Since our data lives in a database on our servers, another thing I am considering is first starting with the simple approach of deploying the model by pulling data from the DB, predict and then return the predictions to the DB as a table (the batch processing approach I was mentioning), and then in time deploy the model as an API. In this respect, would you suggest to keep training and prediction in two different servers? I was thinking of predicting new scores every night when new data from the day comes in, and to retrain the model say every week to start with.

Ciao,
R.


#5

Using data from the main application database and storing predictions as a table is a really good process for performance (speed from prediction request to prediction response) since the prediction doesn’t need to do any extra computation or network transfer. If that’s how your company’s application is structured, it’s a great way to serve predictions. The downsides of that batch process strategy is that you have to have precomputed predictions. That’s not a problem if you only have a few types of predictions to make. But if you have dozens of database tables for different predictions, database performance and therefore application performance can start to suffer. Limiting to only off hours like nightly batch inserts/updates is the most common way to offset the performance impact.

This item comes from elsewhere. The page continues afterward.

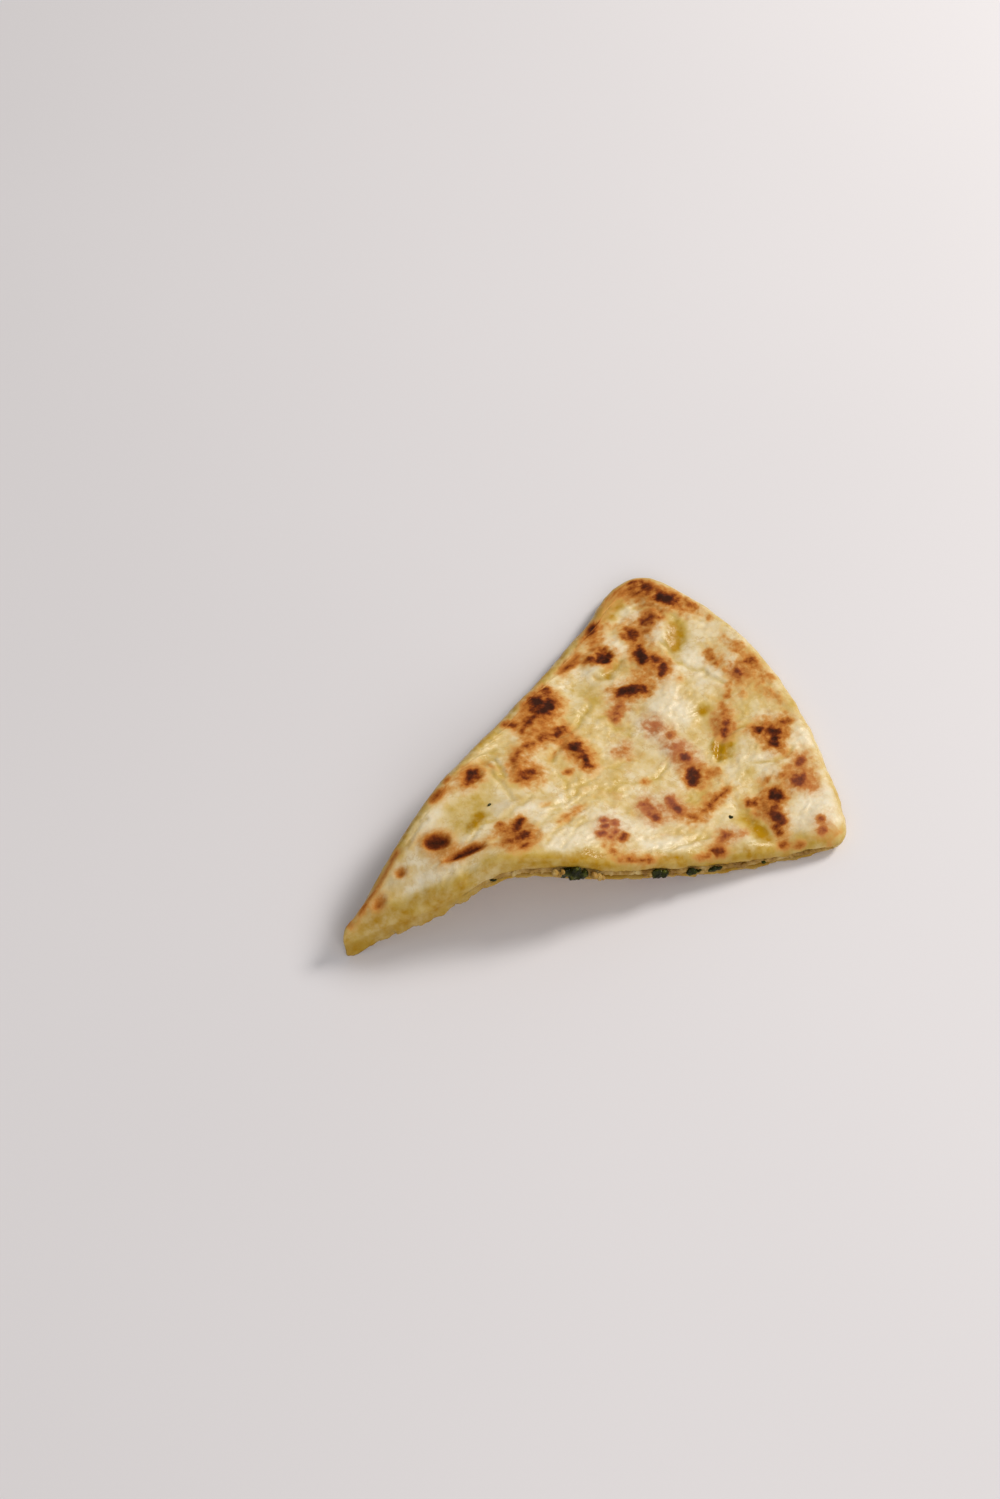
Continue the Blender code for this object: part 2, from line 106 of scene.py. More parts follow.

My company’s application has a microservices architecture, which means lots of smaller databases. I.e. users are in a different database than products, which are in a different database than orders, etc. Since our application has to send data back and forth between different databases, using plumber and serving predictions as a json api is a natural fit.


#6

I have used AzureML package from Microsoft and it is a very good solution.
I followed the instruction here and have successfully create a simple web app. The only issue is to install other R packages like H2O in AzureML as my team relied on H2O for buidling predictive model.